On table: phased resumption of suburban train services
The railways are looking to resume suburban services with “10 to 15 per cent” of the local trains that ran before the Covid pandemic, officials said after a meeting with state government representatives at Nabanna on Monday.
The state government said the trains could run with 50 per cent of the capacity.
The meeting did not yield any clarity on how to control passenger access at the porous suburban stations — the main challenge in resuming services.
“The state government has to work out the modalities of how to run trains by maintaining Covid-19 protocols. We will run trains according to those modalities,” said a railway official.
Another meeting — to finalise the crowd control modalities, number of trains, routes and time table — has been scheduled for Thursday.

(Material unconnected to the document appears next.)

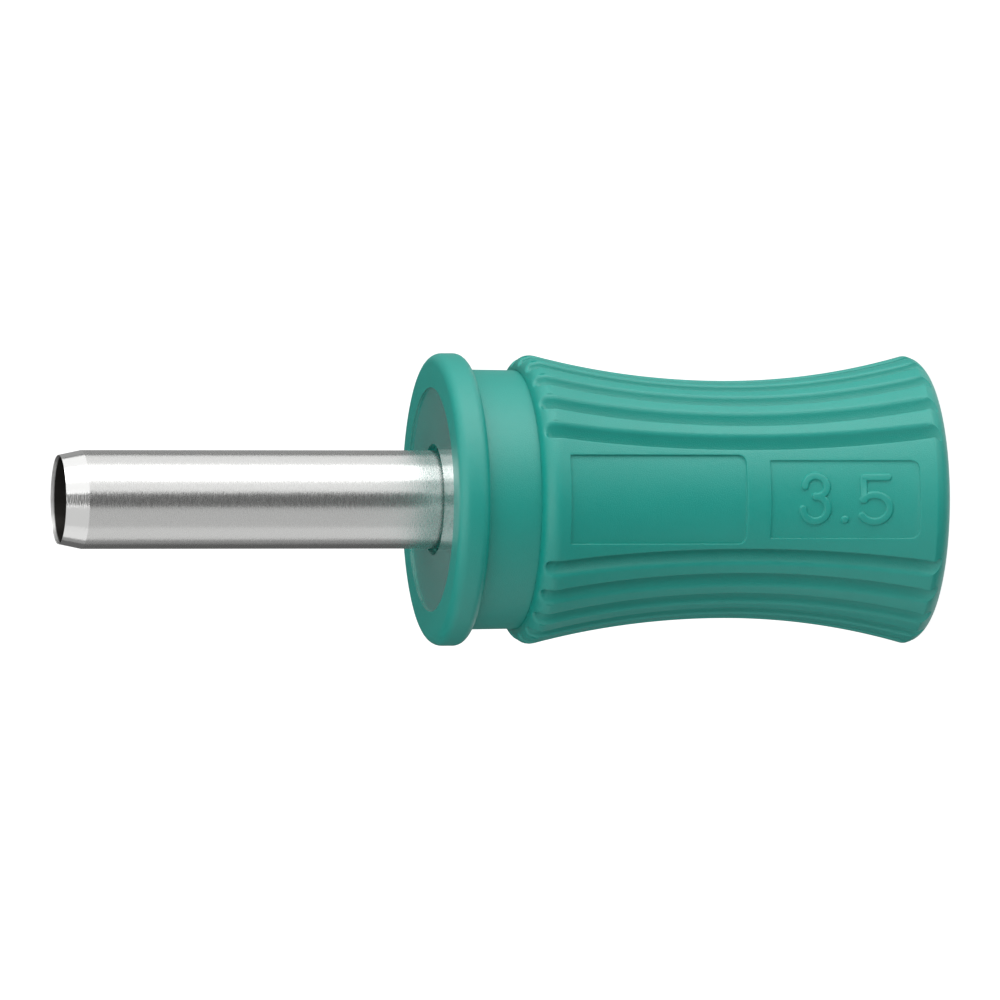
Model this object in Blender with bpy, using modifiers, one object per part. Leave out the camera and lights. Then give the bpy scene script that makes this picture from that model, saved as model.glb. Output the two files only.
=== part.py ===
"""A disposable tissue punch: a steel tube ground to a round cutting edge, bonded into a moulded hub whose flange
stops the cut, and a waisted, grooved grip that the hub plugs into.

Metres, Z up. The tool stands on the rear end of its grip, with its axis on Z, its cutting edge on top and its label
panels facing -Y. The origin is the centre of the rear face.
"""

import math

import bmesh
import bpy
from mathutils import Vector

# Cutting tube, sized from its cutting edge: the edge's radius is half the size of the punch
edge_radius = 0.00175
bevel_drop = 0.000188
bevel_length = 0.000936
hone_drop = 0.000032
hone_length = 0.000145
tube_reach = 0.014894
tube_seat_depth = 0.009

# Front hub: the flange that stops the cut, the neck behind it and the spigot inside the grip
flange_overhang = 0.00064
flange_thickness = 0.001248
flange_front_round = 0.00043
flange_back_round = 0.00038
face_ring_width = 0.001358
face_disc_depth = 0.0001
well_gap = 0.000227
well_depth = 0.001
neck_length = 0.002131
neck_draft = math.radians(0.76)
socket_wall = 0.001162
socket_floor = 0.0013
spigot_chamfer = 0.0003

# Grip: a waist between two flares of different sweep, a rounded shoulder in front and a rounded rim behind
grip_length = 0.016448
waist_wall = 0.001407
waist_height = 0.007937
front_flare_radius = 0.03134
rear_flare_radius = 0.02707
shoulder_round = 0.000596
rim_height = 0.000612
rim_inset = 0.000558
rim_bulge = 0.000113
mouth_depth = 0.0008

# Grooves along the grip, in two groups that face +X and -X, with a plain band between them at -Y and at +Y.
# The band is measured between the middles of the grooves beside it.
grooves_per_side = 10
plain_band = math.radians(57.6)
groove_width = 0.00072
groove_depth = 0.0003

# Two label panels sunk into the plain band at -Y, one behind the other
panel_depth = 0.0001
panel_front_corner = 0.00004
panel_rear_corner = 0.0003
panel_spacing = 0.000888
name_panel_front_margin = 0.001011
name_panel_side_margin = 0.000188
size_panel_rear_margin = 0.001284
size_panel_side_margin = 0.000433
size_panel_length = 0.005902

# Clearance where one piece sits in or on another
fit_gap = 0.0001

# Fineness of the turned shapes and of the swept groove
turns = 72
arc_steps = 4
flare_steps = 9
groove_ring_resolution = 3
groove_nose_turn = math.radians(82)
weld_distance = 1e-6
sharp_angle = math.radians(30)

# Radii that several pieces share, from the cutting edge outwards
tube_radius = edge_radius + bevel_drop
bore_radius = edge_radius - hone_drop
spigot_radius = tube_radius + fit_gap + socket_wall
waist_radius = spigot_radius + fit_gap + waist_wall

# Heights that several pieces share, from the rear face up
neck_foot = grip_length - mouth_depth + fit_gap
flange_back = grip_length + neck_length
flange_front = flange_back + flange_thickness
cutting_edge = flange_front + tube_reach
tube_foot = flange_front - tube_seat_depth
spigot_foot = tube_foot - fit_gap - socket_floor


def clear_scene():
    for old in list(bpy.data.objects):
        bpy.data.objects.remove(old, do_unlink=True)


def new_collection(name):
    collection = bpy.data.collections.new(name)
    bpy.context.scene.collection.children.link(collection)
    return collection


def plain_material(name, colour, roughness, metallic):
    material = bpy.data.materials.new(name)
    material.use_nodes = True
    shader = material.node_tree.nodes["Principled BSDF"]
    shader.inputs["Base Color"].default_value = (*colour, 1.0)
    shader.inputs["Roughness"].default_value = roughness
    shader.inputs["Metallic"].default_value = metallic
    return material


def arc(centre, radius, start, end, steps):
    """Points (distance from axis, height) round part of a circle. Angles run from the outward direction, up."""
    points = []
    for step in range(steps + 1):
        angle = start + (end - start) * step / steps
        points.append((centre[0] + radius * math.cos(angle), centre[1] + radius * math.sin(angle)))
    return points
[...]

“We are planning to run 10 to 15 per cent of the usual number of trains to start with. The number can go up to 25 per cent,” said the principal chief operations manager of Eastern Railway.
On a normal working day, the Sealdah suburban section sees 915 trains and the Howrah suburban section 460 trains, he said. The Sealdah section saw over 20 lakh passengers daily and the Howrah section over 10 lakh passengers.
Bengal’s chief secretary, Alapan Bandopadhyay, cautioned that resumption of trains in the wake of the pandemic was a “very sensitive trade-off”.
“Any resumption of metropolitan suburban railway service is bound to have an impact on public health…. So, the railways have been requested to accord primacy to public health protocols, physical distancing norms, social hygiene norms, mask norms, thermal scanning norms etc. Within that ambit, what is to be done to keep the passengers and society practicably safe, is a very delicate exercise,” said Bandopadhyay.
The initial plan is to run trains with 50 per cent seating capacity, said Bandopadhyay. But railway officials said reducing the number of trains or seating capacity would not be of any use unless there was a way to control the number of passengers.
The chief secretary hinted that the government was not in favour of introducing an e-pass system for boarding suburban trains, like the one implemented by Metro Railway. “If an e-pass system is introduced, it may leave many people in the suburbs and rural areas in trouble,” the chief secretary added.
“We had a fruitful and cordial meeting. The nitty gritties will be worked out in the next meeting,” said Aneet Dulat, the additional general manager of Eastern Railway.